[begin Given entries]
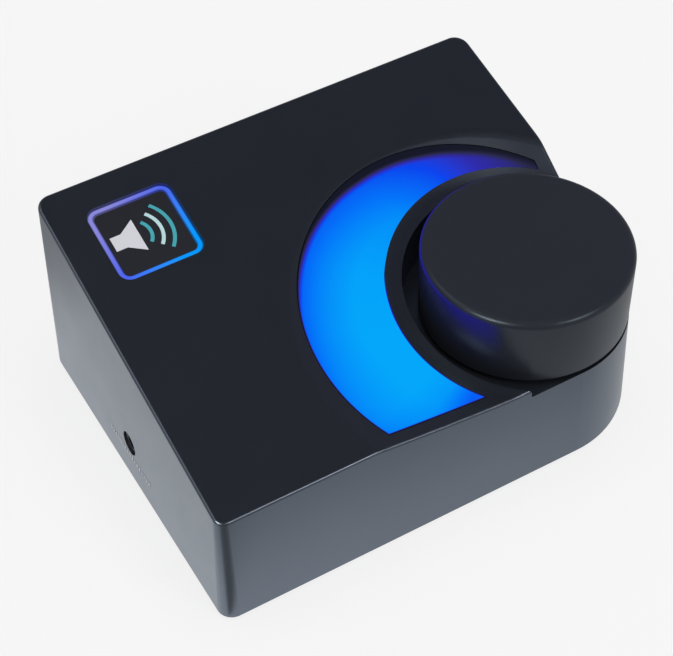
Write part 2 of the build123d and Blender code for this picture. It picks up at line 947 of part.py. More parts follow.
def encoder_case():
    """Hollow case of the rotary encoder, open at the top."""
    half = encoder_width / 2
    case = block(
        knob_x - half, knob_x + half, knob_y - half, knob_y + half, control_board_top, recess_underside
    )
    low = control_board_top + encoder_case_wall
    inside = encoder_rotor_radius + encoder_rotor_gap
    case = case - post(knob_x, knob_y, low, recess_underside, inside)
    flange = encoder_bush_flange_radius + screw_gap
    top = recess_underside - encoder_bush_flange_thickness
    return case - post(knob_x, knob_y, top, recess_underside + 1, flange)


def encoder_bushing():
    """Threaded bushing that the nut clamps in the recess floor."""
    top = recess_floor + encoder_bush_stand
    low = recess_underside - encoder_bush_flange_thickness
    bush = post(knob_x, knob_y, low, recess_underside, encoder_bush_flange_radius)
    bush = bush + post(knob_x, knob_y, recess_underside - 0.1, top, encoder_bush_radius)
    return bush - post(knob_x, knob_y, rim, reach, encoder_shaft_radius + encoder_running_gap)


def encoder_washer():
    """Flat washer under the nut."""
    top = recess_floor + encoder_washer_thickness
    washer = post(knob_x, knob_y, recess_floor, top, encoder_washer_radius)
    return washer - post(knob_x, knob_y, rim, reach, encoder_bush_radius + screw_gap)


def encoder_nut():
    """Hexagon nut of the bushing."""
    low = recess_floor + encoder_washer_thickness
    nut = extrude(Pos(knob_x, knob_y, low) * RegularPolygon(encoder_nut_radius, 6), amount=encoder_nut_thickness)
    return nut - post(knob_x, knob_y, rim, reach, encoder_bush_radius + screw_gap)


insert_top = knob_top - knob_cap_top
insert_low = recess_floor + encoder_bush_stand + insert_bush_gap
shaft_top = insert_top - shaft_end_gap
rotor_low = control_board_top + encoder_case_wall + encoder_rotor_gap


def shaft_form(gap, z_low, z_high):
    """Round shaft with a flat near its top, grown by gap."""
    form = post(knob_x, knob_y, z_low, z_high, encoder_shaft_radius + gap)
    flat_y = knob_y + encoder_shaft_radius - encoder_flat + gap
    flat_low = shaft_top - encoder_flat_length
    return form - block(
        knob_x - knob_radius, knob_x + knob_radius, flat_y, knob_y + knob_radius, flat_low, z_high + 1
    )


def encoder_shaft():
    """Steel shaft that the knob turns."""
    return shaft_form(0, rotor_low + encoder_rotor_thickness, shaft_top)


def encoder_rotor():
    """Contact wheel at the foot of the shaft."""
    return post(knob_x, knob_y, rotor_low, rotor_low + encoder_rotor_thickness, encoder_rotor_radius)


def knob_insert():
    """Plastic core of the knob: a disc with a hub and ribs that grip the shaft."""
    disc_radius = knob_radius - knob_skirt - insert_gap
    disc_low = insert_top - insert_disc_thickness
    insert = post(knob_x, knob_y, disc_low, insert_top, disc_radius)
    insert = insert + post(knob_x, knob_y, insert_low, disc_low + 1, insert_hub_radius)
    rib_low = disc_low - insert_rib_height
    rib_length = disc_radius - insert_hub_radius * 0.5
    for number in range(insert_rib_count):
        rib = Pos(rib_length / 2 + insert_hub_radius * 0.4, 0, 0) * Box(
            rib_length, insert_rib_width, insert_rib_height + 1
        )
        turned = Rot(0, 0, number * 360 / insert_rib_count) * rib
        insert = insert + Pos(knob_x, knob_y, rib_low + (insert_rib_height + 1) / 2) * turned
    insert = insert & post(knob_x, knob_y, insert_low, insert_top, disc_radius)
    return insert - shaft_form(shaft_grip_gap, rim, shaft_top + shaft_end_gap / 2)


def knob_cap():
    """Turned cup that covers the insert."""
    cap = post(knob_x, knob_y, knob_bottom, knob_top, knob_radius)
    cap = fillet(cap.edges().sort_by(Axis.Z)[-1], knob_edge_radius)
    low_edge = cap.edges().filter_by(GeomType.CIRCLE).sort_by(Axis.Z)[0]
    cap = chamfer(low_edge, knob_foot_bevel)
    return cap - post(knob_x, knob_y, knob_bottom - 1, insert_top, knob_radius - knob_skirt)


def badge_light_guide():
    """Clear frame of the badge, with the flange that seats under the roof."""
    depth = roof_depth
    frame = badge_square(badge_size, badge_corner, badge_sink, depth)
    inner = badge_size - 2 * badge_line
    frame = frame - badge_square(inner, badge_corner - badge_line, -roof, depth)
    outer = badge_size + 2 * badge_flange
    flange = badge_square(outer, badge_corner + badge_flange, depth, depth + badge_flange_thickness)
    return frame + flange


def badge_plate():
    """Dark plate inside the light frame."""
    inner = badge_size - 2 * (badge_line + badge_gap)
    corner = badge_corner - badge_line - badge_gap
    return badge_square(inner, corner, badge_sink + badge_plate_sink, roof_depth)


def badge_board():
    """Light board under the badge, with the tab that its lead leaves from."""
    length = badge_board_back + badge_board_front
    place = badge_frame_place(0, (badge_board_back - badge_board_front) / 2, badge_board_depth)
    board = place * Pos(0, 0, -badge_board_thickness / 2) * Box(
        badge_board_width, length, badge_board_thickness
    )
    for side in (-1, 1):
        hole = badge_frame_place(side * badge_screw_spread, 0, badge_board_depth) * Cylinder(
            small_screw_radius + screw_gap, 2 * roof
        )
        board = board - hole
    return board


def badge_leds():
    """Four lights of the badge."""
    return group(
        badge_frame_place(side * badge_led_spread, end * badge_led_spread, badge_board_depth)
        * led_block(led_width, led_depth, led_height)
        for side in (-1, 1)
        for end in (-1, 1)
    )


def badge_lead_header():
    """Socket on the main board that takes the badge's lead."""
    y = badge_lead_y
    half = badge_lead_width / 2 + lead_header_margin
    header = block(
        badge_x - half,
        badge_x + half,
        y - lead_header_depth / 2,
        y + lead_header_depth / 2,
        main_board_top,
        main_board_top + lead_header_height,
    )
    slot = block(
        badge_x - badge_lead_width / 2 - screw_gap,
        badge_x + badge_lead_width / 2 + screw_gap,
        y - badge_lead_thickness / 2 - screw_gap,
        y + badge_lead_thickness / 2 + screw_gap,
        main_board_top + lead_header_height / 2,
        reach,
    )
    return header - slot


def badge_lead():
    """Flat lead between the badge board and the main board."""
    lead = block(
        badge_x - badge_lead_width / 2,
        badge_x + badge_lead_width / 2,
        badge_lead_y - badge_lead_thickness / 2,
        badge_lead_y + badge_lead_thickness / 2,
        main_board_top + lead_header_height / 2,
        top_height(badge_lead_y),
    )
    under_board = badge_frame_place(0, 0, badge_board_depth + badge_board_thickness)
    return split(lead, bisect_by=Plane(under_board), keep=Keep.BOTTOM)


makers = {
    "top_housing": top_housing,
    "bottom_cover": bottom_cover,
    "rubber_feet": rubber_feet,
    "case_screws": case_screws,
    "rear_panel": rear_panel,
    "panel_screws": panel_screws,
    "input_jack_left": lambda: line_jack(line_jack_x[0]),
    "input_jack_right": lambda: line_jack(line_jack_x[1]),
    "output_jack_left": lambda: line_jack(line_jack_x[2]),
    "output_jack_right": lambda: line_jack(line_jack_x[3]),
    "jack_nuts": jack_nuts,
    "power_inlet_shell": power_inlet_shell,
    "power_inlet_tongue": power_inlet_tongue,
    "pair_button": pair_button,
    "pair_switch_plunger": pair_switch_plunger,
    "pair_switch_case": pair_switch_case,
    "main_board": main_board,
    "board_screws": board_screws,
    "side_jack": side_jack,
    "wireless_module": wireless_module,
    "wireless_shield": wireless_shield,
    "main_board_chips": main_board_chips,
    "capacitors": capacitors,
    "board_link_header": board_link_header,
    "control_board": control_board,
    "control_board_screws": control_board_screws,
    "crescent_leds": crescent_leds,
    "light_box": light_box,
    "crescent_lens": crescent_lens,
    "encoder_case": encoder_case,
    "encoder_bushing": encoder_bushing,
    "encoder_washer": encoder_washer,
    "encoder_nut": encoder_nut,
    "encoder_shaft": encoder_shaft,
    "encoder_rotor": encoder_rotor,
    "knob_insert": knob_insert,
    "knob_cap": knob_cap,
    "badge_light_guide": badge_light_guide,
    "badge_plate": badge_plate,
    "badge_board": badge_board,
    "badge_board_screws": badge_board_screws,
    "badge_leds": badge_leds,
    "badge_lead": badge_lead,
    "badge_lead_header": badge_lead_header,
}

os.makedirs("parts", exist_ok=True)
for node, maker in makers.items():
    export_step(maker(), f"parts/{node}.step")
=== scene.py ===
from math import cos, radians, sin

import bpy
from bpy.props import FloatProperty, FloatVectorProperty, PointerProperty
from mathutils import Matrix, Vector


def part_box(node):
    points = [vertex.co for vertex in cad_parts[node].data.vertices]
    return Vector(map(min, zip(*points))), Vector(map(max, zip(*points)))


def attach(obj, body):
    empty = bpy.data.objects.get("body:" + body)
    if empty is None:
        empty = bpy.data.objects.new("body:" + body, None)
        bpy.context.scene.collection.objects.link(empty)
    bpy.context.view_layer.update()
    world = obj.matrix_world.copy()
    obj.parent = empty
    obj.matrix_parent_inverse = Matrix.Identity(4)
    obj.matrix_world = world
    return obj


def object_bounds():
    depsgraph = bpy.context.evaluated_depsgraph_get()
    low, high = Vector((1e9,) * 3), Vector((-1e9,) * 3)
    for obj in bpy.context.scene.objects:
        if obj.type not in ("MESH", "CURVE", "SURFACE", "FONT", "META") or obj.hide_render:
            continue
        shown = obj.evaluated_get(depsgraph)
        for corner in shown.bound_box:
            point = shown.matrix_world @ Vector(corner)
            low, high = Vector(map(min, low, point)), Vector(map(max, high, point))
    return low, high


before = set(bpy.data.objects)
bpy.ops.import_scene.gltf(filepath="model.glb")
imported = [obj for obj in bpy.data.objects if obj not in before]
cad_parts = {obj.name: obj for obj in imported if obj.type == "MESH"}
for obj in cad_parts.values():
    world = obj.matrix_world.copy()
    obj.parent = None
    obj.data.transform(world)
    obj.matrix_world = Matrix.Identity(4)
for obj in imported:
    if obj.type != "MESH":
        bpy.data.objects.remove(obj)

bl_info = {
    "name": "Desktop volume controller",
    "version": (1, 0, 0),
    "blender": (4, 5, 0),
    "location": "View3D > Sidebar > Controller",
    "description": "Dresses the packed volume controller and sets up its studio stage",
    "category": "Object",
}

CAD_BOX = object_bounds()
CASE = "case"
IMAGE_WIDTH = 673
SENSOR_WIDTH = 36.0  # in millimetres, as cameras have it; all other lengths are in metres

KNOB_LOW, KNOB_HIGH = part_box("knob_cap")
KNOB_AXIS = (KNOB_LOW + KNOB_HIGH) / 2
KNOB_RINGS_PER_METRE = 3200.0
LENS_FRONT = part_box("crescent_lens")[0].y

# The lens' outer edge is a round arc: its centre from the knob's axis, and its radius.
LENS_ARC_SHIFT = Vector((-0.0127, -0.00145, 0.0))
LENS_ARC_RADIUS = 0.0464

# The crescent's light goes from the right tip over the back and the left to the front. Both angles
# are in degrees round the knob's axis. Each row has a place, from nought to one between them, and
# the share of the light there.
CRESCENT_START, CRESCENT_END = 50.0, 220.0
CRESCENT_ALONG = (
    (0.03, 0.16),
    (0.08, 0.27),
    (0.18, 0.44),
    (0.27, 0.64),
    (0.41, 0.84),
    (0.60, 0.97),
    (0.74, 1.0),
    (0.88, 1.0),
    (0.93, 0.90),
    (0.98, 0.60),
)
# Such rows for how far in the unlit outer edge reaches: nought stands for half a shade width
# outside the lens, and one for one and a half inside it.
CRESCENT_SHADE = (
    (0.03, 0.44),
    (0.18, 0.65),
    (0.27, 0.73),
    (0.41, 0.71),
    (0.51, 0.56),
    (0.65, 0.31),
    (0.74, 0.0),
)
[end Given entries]
[begin Given entries]
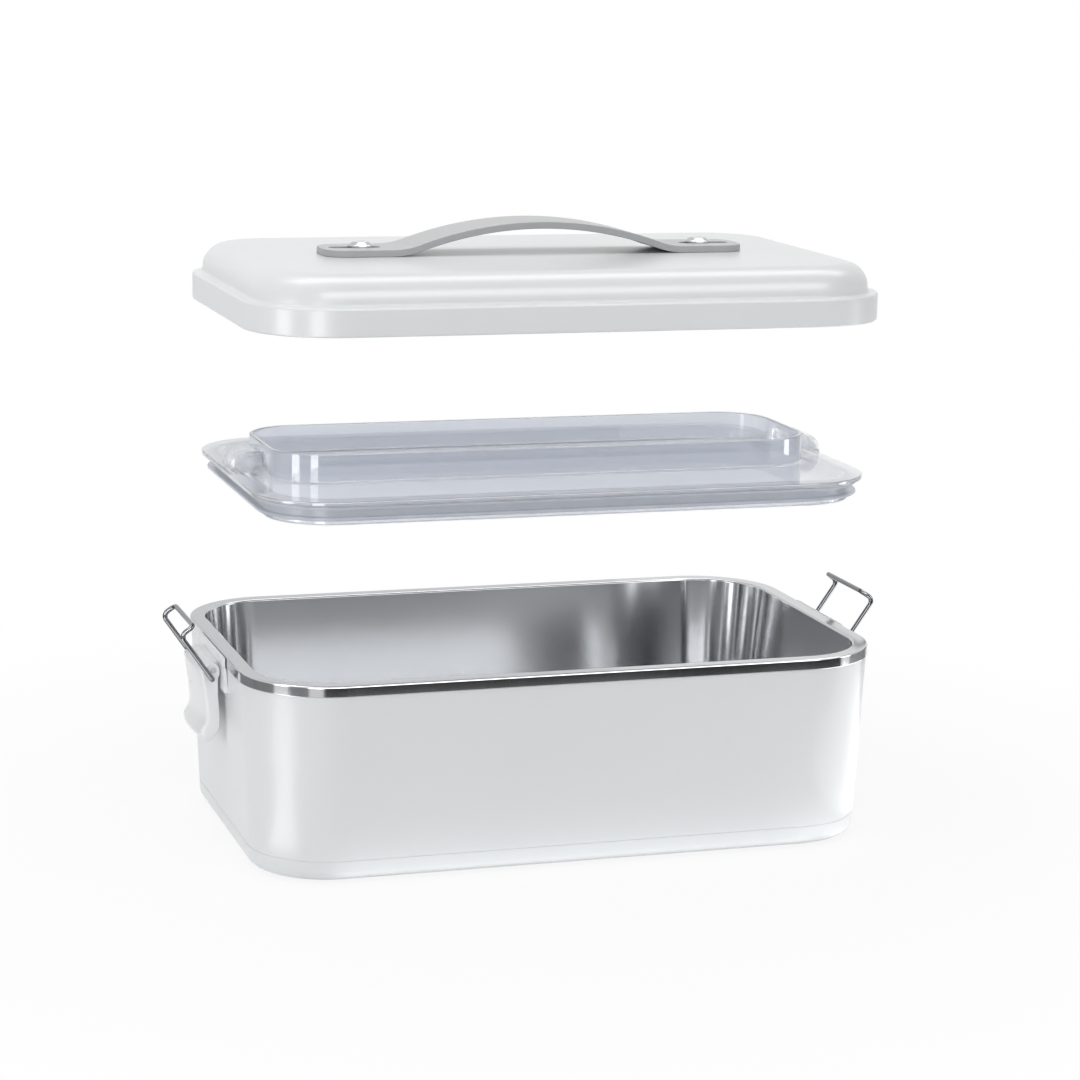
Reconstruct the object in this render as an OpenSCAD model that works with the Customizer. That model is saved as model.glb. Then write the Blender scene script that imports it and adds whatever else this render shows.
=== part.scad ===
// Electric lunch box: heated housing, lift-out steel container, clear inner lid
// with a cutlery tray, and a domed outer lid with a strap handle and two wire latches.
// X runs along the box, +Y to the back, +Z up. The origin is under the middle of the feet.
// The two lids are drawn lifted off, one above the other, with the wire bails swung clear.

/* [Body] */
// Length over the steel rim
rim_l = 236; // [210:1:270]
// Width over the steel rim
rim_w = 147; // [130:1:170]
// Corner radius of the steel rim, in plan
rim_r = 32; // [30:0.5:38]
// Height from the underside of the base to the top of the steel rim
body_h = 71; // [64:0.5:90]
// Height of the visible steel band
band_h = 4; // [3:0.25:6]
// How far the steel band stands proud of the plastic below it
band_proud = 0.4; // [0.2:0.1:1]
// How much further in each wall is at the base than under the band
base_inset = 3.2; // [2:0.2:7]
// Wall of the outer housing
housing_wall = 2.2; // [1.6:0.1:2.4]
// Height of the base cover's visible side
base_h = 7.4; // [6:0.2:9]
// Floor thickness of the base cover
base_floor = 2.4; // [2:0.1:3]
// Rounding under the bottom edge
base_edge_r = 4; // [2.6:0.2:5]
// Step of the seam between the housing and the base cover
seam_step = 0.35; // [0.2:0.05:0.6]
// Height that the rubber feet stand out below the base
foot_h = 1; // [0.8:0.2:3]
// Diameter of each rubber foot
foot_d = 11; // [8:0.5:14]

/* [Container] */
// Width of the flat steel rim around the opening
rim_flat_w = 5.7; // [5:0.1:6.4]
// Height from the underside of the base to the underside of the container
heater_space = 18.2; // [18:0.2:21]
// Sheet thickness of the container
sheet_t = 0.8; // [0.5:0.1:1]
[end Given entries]
[begin Given entries]
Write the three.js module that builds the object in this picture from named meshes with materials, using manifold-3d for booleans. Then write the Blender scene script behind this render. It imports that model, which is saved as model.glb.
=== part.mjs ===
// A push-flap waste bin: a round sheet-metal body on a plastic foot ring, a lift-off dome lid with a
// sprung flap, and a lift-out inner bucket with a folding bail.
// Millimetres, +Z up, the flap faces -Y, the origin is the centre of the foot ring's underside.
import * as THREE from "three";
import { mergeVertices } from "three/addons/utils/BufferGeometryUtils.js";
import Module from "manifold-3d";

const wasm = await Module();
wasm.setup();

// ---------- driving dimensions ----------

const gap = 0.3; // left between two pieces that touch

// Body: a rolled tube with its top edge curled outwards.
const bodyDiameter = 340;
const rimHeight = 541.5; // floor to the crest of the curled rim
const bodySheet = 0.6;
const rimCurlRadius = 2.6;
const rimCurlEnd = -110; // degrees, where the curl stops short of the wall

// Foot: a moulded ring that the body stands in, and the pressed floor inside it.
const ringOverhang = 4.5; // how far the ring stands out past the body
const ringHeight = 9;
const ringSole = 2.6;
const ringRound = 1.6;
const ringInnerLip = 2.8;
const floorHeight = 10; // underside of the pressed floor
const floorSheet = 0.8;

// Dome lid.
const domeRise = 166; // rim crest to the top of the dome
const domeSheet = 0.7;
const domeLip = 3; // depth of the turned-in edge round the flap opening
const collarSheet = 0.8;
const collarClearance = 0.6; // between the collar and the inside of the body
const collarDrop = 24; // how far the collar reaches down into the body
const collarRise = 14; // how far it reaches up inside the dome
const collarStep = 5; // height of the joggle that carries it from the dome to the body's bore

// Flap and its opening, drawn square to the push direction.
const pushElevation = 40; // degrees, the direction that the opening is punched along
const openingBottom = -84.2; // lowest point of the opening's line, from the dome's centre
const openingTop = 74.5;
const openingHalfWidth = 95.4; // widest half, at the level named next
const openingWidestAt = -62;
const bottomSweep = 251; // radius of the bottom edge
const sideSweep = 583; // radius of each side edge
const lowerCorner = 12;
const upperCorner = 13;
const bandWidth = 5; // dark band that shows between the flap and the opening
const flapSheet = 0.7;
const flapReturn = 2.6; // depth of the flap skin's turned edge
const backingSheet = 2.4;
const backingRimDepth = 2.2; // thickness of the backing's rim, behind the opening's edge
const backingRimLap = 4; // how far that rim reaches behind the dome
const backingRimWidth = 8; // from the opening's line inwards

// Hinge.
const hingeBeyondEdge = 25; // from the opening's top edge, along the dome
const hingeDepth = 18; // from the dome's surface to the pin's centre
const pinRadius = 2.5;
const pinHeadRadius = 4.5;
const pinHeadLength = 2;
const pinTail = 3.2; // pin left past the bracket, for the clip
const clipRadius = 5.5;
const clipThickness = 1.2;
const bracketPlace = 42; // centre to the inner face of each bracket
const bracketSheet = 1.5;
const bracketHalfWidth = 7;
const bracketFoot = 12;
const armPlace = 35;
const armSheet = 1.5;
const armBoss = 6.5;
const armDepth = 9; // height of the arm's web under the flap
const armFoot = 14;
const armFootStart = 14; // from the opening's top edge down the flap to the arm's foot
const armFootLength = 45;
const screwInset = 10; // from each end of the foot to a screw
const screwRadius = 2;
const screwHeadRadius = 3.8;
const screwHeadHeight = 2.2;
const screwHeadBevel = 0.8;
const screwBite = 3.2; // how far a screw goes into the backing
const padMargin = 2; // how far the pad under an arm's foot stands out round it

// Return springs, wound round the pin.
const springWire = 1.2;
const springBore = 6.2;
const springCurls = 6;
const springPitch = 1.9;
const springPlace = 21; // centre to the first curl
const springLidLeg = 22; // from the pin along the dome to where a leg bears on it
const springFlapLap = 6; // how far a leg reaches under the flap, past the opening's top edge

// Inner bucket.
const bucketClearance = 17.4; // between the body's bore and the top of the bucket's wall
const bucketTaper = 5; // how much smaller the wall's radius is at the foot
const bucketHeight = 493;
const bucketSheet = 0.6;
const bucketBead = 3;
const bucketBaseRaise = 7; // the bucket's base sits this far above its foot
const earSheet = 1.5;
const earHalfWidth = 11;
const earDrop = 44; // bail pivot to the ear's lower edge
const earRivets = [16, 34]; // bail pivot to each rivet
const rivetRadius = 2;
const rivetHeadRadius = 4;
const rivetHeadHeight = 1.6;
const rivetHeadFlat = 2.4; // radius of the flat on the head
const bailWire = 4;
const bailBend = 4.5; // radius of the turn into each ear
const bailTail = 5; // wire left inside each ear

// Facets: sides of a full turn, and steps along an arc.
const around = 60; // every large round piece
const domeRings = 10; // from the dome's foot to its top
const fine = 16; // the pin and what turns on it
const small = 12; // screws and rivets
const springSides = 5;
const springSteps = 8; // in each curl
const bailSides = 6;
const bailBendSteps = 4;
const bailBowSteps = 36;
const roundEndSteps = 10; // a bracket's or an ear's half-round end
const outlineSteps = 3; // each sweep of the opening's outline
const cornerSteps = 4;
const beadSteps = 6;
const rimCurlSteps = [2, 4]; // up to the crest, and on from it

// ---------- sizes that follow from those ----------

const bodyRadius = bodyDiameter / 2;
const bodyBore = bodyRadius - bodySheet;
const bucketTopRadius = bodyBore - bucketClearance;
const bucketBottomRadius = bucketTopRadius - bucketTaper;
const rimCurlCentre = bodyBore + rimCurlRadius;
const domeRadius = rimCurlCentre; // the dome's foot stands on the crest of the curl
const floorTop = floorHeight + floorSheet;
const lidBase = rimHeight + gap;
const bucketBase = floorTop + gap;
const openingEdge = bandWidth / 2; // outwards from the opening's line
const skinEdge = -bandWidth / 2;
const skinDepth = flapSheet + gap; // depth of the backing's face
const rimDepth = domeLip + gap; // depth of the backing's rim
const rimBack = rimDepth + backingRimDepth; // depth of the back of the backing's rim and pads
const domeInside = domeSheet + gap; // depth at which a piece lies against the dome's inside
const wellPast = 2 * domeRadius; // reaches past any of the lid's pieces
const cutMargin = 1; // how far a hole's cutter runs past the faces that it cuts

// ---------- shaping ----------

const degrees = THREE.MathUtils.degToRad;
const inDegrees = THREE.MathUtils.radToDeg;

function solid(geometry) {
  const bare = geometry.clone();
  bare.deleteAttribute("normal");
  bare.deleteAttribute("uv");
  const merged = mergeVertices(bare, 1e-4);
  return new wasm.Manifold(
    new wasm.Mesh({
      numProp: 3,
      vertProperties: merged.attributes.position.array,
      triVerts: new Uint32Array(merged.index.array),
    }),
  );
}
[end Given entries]
→ What needs to be done: Where a line of the data holds "this", show that line.

→ Answer to the exercise:
Write part 2 of the build123d and Blender code for this picture. It picks up at line 947 of part.py. More parts follow.
Reconstruct the object in this render as an OpenSCAD model that works with the Customizer. That model is saved as model.glb. Then write the Blender scene script that imports it and adds whatever else this render shows.
Write the three.js module that builds the object in this picture from named meshes with materials, using manifold-3d for booleans. Then write the Blender scene script behind this render. It imports that model, which is saved as model.glb.
const bucketBaseRaise = 7; // the bucket's base sits this far above its foot